START EXTRACTED MATERIAL
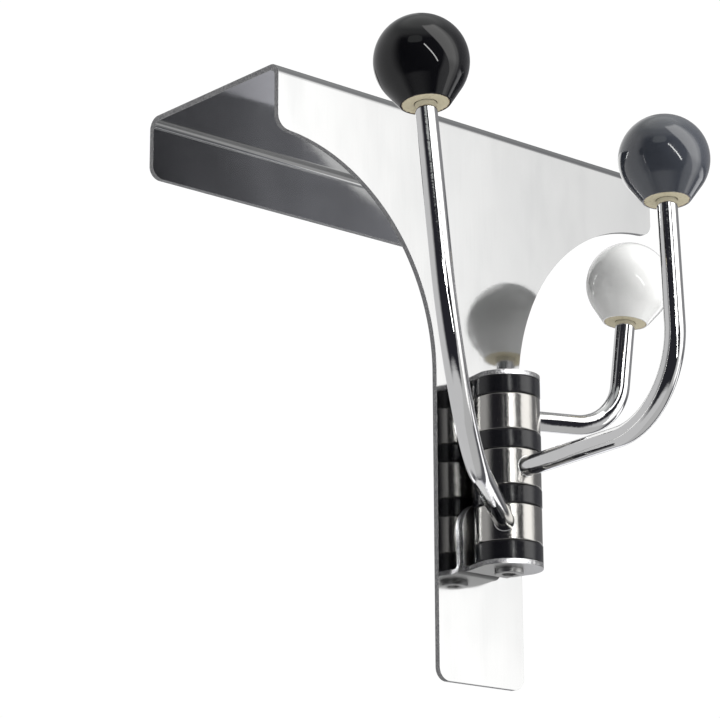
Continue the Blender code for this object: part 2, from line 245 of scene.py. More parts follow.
class Finish(Tree):
    """A material with a Principled shader and patterns in the piece's own coordinates."""

    def __init__(self, name, roughness, metallic=0.0, turn=None, **sockets):
        super().__init__(bpy.data.materials.new(name))
        self.shader = self.nodes["Principled BSDF"]
        self.shader.inputs["Roughness"].default_value = roughness
        self.shader.inputs["Metallic"].default_value = metallic
        for socket, value in sockets.items():
            self.shader.inputs[socket.replace("_", " ")].default_value = value
        self.place = self.make("ShaderNodeTexCoord", output=3)
        if turn is not None:
            self.place = self.make("ShaderNodeMapping", (self.place, None, turn))
        self.normal = None

    def stretched(self, stretch, shift=(0.0, 0.0, 0.0), turn=(0.0, 0.0, 0.0)):
        return self.make("ShaderNodeMapping", (self.place, shift, turn, stretch))

    def noise(self, size, stretch=(1.0, 1.0, 1.0), detail=3.0, rough=0.55, shift=(0.0, 0.0, 0.0)):
        """Noise whose patches are about size metres, drawn out where stretch is below 1."""
        where = self.stretched(stretch, shift)
        node = self.nodes.new("ShaderNodeTexNoise")
        self.links.new(where, node.inputs["Vector"])
        node.inputs["Scale"].default_value = 1.0 / size
        node.inputs["Detail"].default_value = detail
        node.inputs["Roughness"].default_value = rough
        return node.outputs[0]

    def colour(self, value):
        self.put(self.shader.inputs["Base Color"], value)

    def roughness(self, value):
        self.put(self.shader.inputs["Roughness"], value)

    def bump(self, height, depth, strength=1.0):
        """Adds a relief of the given depth in metres on top of what is there."""
        node = self.nodes.new("ShaderNodeBump")
        node.inputs["Strength"].default_value = strength
        node.inputs["Distance"].default_value = depth
        self.put(node.inputs["Height"], height)
        if self.normal is not None:
            self.links.new(self.normal, node.inputs["Normal"])
        self.normal = node.outputs[0]
        self.put(self.shader.inputs["Normal"], self.normal)


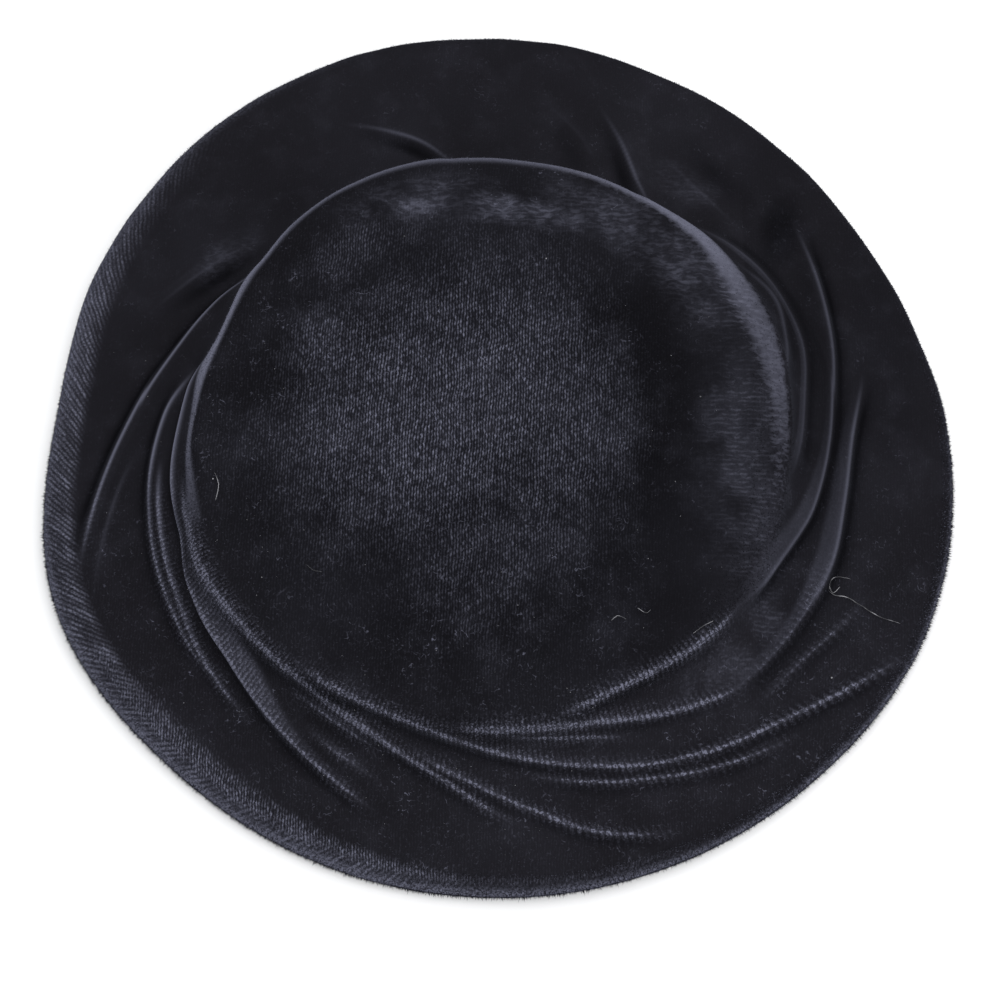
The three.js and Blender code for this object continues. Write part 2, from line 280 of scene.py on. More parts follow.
END EXTRACTED MATERIAL
#### PROBLEM TO WORK ON:
Go through the records and print each one exactly.

#### RESULT FOR THIS EXERCISE:
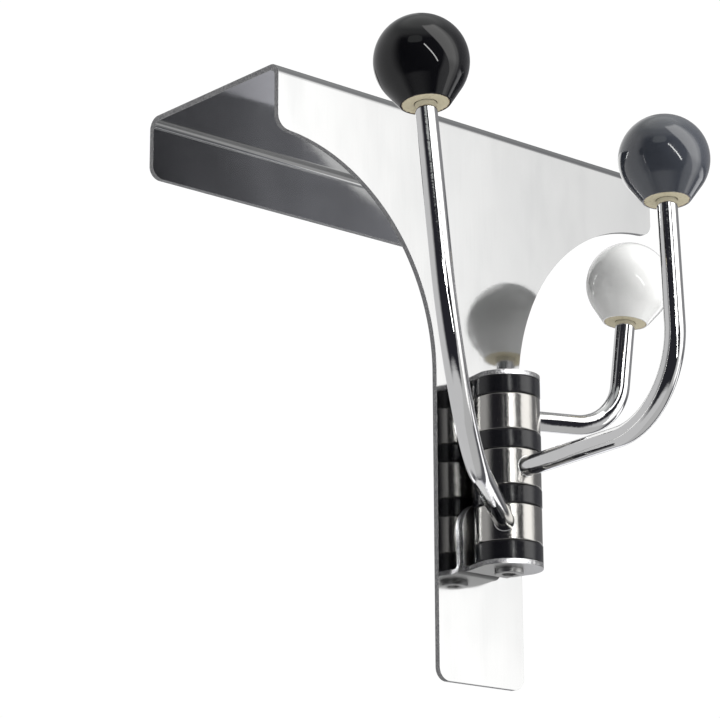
Continue the Blender code for this object: part 2, from line 245 of scene.py. More parts follow.
class Finish(Tree):
    """A material with a Principled shader and patterns in the piece's own coordinates."""

    def __init__(self, name, roughness, metallic=0.0, turn=None, **sockets):
        super().__init__(bpy.data.materials.new(name))
        self.shader = self.nodes["Principled BSDF"]
        self.shader.inputs["Roughness"].default_value = roughness
        self.shader.inputs["Metallic"].default_value = metallic
        for socket, value in sockets.items():
            self.shader.inputs[socket.replace("_", " ")].default_value = value
        self.place = self.make("ShaderNodeTexCoord", output=3)
        if turn is not None:
            self.place = self.make("ShaderNodeMapping", (self.place, None, turn))
        self.normal = None

    def stretched(self, stretch, shift=(0.0, 0.0, 0.0), turn=(0.0, 0.0, 0.0)):
        return self.make("ShaderNodeMapping", (self.place, shift, turn, stretch))

    def noise(self, size, stretch=(1.0, 1.0, 1.0), detail=3.0, rough=0.55, shift=(0.0, 0.0, 0.0)):
        """Noise whose patches are about size metres, drawn out where stretch is below 1."""
        where = self.stretched(stretch, shift)
        node = self.nodes.new("ShaderNodeTexNoise")
        self.links.new(where, node.inputs["Vector"])
        node.inputs["Scale"].default_value = 1.0 / size
        node.inputs["Detail"].default_value = detail
        node.inputs["Roughness"].default_value = rough
        return node.outputs[0]

    def colour(self, value):
        self.put(self.shader.inputs["Base Color"], value)

    def roughness(self, value):
        self.put(self.shader.inputs["Roughness"], value)

    def bump(self, height, depth, strength=1.0):
        """Adds a relief of the given depth in metres on top of what is there."""
        node = self.nodes.new("ShaderNodeBump")
        node.inputs["Strength"].default_value = strength
        node.inputs["Distance"].default_value = depth
        self.put(node.inputs["Height"], height)
        if self.normal is not None:
            self.links.new(self.normal, node.inputs["Normal"])
        self.normal = node.outputs[0]
        self.put(self.shader.inputs["Normal"], self.normal)


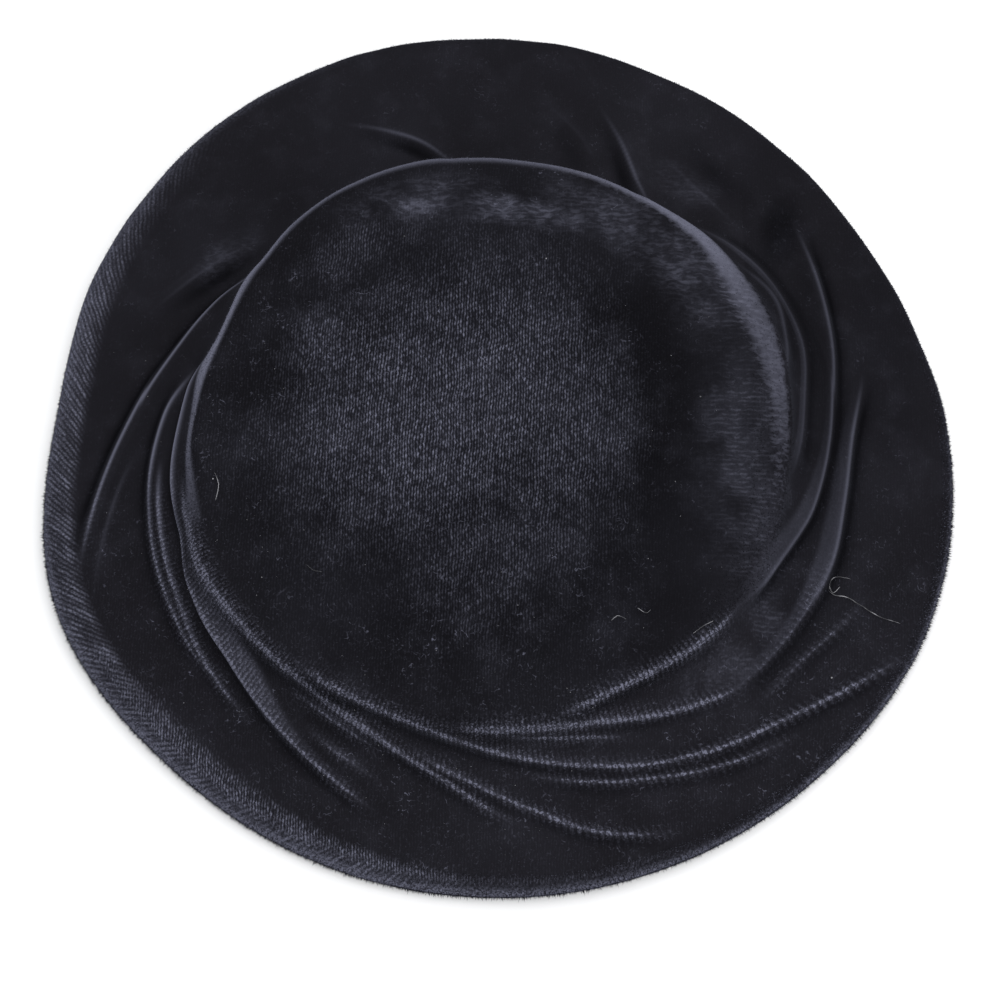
The three.js and Blender code for this object continues. Write part 2, from line 280 of scene.py on. More parts follow.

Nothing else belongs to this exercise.